Your task.
Look through the material below and copy exactly the lines from the line with "attach(piece, body)" to the line with "bpy.context.scene.camera = shot", those two lines included.

Supplied information.
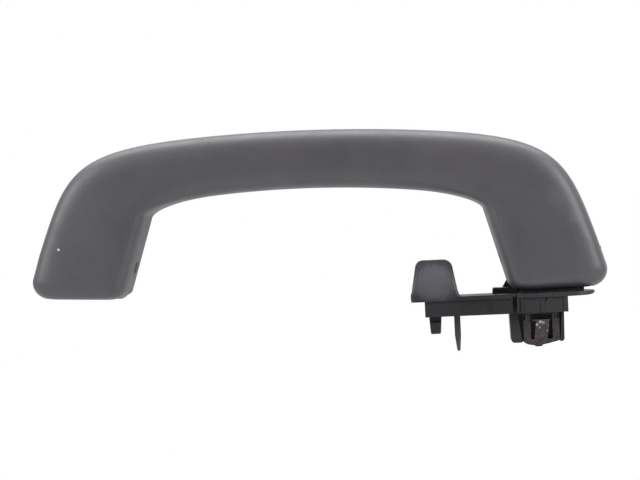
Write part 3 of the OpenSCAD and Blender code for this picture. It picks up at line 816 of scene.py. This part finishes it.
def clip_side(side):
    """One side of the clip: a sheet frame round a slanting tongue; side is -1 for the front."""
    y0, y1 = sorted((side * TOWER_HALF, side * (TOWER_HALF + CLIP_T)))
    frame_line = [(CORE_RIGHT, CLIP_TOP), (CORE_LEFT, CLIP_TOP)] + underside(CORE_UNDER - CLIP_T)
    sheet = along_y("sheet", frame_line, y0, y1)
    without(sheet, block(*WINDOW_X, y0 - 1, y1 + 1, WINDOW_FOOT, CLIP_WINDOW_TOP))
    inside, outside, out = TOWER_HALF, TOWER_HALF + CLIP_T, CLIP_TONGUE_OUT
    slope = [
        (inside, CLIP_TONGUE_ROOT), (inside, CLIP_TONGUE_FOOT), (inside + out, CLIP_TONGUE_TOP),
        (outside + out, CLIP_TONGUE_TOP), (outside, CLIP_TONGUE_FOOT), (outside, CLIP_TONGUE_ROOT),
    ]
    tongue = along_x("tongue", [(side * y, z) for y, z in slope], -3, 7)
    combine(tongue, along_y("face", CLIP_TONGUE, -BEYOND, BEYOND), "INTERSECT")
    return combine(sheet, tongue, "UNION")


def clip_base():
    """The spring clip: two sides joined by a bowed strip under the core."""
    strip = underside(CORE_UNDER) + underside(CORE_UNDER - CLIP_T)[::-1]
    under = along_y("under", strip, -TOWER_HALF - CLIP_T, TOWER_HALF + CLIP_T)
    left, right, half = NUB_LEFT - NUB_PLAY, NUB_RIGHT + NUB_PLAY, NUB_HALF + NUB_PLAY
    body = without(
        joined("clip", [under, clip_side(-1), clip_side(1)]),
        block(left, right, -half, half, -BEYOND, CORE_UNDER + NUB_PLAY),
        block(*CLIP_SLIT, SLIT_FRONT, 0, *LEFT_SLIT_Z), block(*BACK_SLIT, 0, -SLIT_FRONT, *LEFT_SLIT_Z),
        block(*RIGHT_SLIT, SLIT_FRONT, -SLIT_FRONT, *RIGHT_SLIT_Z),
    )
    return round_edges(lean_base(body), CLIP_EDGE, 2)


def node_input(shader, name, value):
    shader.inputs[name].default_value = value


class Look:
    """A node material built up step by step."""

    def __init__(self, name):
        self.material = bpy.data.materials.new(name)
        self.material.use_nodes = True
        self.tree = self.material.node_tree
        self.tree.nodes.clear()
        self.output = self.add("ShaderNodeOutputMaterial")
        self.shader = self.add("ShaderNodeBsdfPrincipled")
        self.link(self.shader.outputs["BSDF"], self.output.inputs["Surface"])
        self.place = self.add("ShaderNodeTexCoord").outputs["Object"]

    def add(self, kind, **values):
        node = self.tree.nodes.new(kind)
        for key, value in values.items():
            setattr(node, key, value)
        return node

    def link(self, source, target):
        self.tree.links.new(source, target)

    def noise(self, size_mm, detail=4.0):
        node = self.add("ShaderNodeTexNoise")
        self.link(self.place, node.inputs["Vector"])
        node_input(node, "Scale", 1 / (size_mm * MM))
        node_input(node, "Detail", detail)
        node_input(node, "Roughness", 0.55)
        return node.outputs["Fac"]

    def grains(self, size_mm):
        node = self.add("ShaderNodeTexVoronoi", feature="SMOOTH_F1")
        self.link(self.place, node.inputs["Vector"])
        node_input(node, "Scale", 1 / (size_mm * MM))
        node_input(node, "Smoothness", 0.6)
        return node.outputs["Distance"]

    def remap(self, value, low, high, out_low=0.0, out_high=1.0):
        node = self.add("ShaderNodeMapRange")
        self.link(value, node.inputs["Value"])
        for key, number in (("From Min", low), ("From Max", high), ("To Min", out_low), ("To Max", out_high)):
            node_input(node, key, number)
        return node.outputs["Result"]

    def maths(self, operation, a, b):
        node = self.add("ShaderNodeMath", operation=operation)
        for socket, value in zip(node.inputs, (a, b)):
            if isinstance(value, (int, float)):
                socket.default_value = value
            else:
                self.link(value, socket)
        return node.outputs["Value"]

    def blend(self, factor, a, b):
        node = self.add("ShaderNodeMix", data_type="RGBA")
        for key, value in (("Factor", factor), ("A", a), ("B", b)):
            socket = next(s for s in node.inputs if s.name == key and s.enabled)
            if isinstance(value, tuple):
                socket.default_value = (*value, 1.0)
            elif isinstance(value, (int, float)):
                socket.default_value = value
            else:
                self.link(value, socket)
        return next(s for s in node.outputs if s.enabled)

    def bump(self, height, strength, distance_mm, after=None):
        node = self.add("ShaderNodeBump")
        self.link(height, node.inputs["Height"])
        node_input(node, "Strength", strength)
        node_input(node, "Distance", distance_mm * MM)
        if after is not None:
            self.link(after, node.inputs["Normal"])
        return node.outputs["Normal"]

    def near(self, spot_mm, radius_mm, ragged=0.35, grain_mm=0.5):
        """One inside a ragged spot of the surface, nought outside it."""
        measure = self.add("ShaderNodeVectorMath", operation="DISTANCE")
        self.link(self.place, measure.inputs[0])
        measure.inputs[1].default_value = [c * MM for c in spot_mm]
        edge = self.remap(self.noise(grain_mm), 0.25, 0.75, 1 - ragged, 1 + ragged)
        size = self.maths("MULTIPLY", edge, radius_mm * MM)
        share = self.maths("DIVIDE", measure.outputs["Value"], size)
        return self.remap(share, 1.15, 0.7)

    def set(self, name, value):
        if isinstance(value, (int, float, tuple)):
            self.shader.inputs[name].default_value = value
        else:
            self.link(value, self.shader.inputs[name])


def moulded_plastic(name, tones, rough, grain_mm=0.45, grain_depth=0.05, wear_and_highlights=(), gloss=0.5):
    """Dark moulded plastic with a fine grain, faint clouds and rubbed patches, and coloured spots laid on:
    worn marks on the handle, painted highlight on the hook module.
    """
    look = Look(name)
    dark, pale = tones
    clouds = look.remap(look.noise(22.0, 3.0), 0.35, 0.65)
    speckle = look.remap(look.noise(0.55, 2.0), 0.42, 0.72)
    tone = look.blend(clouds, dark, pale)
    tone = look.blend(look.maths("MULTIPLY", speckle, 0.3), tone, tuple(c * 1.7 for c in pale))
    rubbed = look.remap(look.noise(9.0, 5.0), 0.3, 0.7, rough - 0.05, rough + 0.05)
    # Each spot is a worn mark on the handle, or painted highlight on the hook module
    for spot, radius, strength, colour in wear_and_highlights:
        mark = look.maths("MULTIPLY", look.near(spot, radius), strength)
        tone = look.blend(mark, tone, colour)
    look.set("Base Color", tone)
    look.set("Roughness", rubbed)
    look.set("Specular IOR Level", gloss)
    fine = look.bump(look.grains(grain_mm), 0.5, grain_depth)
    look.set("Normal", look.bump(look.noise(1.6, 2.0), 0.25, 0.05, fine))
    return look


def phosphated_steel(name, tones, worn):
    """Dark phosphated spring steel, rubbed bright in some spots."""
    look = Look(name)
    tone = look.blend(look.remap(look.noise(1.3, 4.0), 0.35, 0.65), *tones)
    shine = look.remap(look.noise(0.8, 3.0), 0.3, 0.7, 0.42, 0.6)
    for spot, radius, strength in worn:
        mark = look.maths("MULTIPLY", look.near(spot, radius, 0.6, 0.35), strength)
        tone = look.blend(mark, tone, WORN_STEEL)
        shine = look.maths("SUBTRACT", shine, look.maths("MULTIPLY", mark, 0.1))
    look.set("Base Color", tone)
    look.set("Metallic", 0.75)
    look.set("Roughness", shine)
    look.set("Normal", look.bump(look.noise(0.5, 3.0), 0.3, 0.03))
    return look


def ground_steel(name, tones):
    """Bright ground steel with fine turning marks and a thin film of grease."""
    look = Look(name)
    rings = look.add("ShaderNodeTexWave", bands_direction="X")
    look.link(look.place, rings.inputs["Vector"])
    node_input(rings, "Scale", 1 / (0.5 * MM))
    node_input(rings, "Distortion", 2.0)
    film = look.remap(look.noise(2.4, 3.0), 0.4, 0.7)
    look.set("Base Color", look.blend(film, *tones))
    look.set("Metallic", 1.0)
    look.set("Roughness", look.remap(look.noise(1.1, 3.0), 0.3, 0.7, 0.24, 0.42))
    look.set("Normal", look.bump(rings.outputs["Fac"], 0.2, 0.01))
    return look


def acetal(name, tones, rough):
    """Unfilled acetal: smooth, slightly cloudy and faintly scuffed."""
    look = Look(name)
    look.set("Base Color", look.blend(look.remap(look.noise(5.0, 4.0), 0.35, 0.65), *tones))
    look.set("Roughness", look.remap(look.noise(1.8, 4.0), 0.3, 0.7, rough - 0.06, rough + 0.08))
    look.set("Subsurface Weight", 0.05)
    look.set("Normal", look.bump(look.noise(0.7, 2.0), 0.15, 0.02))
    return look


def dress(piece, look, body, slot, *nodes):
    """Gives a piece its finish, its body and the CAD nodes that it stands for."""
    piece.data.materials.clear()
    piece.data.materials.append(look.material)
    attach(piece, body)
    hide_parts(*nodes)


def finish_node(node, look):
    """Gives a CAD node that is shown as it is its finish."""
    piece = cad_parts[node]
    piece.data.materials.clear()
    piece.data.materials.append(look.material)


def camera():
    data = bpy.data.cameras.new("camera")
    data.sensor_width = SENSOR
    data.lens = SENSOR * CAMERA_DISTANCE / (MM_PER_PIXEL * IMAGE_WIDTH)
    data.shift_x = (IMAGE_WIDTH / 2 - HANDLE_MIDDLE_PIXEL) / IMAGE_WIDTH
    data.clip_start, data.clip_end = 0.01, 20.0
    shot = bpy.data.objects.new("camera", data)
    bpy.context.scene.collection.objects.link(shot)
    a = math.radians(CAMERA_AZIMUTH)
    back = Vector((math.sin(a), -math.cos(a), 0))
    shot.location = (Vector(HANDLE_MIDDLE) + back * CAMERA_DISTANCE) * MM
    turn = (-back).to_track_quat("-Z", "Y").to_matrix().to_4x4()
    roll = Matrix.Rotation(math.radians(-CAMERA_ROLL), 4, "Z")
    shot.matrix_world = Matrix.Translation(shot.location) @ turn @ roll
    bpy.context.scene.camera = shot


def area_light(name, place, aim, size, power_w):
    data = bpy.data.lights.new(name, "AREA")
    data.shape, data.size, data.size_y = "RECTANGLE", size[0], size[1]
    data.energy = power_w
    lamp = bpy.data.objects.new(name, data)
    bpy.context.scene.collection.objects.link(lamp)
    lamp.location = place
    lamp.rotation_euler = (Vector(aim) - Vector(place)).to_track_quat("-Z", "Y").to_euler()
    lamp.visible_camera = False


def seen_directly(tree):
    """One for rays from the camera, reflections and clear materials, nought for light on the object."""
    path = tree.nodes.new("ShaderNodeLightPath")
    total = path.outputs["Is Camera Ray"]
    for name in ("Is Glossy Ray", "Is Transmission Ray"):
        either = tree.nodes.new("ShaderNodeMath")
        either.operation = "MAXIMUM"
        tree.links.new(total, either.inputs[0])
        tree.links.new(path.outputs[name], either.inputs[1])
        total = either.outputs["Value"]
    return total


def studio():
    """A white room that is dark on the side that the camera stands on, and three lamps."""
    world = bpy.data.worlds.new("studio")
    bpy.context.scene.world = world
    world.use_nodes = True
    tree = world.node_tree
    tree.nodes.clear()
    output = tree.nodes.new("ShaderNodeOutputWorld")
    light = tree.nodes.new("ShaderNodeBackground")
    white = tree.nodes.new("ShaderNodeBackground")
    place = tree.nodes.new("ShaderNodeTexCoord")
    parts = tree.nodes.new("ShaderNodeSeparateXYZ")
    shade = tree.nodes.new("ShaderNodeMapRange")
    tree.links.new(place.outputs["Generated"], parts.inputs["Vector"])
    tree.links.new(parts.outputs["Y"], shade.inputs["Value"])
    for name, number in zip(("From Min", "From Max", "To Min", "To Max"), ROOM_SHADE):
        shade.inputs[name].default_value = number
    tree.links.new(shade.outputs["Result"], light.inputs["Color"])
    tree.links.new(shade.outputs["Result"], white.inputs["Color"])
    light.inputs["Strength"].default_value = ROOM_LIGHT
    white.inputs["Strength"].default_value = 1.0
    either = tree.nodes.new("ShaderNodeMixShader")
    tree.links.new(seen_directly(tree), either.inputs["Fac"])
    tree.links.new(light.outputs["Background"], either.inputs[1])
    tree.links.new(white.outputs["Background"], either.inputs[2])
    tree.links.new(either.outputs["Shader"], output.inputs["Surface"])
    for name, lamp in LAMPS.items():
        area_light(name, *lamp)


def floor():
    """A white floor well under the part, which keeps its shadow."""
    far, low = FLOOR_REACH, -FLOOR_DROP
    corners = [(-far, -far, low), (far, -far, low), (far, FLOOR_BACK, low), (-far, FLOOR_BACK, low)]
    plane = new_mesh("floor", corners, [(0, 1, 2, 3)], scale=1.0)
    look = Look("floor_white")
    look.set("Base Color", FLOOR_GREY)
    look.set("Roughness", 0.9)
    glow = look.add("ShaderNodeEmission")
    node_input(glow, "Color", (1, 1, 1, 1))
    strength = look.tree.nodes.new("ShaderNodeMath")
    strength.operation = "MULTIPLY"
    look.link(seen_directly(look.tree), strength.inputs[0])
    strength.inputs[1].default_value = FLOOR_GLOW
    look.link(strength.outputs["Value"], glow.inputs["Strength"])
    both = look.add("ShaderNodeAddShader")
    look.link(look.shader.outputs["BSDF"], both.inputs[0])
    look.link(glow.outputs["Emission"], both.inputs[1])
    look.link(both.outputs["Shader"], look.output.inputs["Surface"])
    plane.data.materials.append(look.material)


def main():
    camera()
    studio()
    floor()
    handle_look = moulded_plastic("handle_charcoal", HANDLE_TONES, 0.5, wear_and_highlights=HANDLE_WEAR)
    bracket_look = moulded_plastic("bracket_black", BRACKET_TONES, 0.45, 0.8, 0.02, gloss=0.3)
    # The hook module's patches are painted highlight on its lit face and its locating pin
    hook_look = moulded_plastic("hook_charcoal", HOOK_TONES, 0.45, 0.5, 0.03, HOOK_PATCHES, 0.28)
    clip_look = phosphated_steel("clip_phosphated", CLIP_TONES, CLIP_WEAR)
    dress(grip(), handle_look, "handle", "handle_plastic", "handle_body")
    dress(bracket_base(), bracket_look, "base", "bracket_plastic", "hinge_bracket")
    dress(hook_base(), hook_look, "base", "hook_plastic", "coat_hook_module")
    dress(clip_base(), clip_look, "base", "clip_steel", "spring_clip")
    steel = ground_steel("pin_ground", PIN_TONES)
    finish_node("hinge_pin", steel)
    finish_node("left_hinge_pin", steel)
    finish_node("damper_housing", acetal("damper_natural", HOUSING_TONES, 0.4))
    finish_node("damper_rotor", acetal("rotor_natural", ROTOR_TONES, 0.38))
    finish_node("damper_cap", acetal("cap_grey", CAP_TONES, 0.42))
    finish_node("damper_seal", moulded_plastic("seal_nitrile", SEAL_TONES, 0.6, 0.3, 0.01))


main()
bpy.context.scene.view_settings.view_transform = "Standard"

Result below.
    attach(piece, body)
    hide_parts(*nodes)


def finish_node(node, look):
    """Gives a CAD node that is shown as it is its finish."""
    piece = cad_parts[node]
    piece.data.materials.clear()
    piece.data.materials.append(look.material)


def camera():
    data = bpy.data.cameras.new("camera")
    data.sensor_width = SENSOR
    data.lens = SENSOR * CAMERA_DISTANCE / (MM_PER_PIXEL * IMAGE_WIDTH)
    data.shift_x = (IMAGE_WIDTH / 2 - HANDLE_MIDDLE_PIXEL) / IMAGE_WIDTH
    data.clip_start, data.clip_end = 0.01, 20.0
    shot = bpy.data.objects.new("camera", data)
    bpy.context.scene.collection.objects.link(shot)
    a = math.radians(CAMERA_AZIMUTH)
    back = Vector((math.sin(a), -math.cos(a), 0))
    shot.location = (Vector(HANDLE_MIDDLE) + back * CAMERA_DISTANCE) * MM
    turn = (-back).to_track_quat("-Z", "Y").to_matrix().to_4x4()
    roll = Matrix.Rotation(math.radians(-CAMERA_ROLL), 4, "Z")
    shot.matrix_world = Matrix.Translation(shot.location) @ turn @ roll
    bpy.context.scene.camera = shot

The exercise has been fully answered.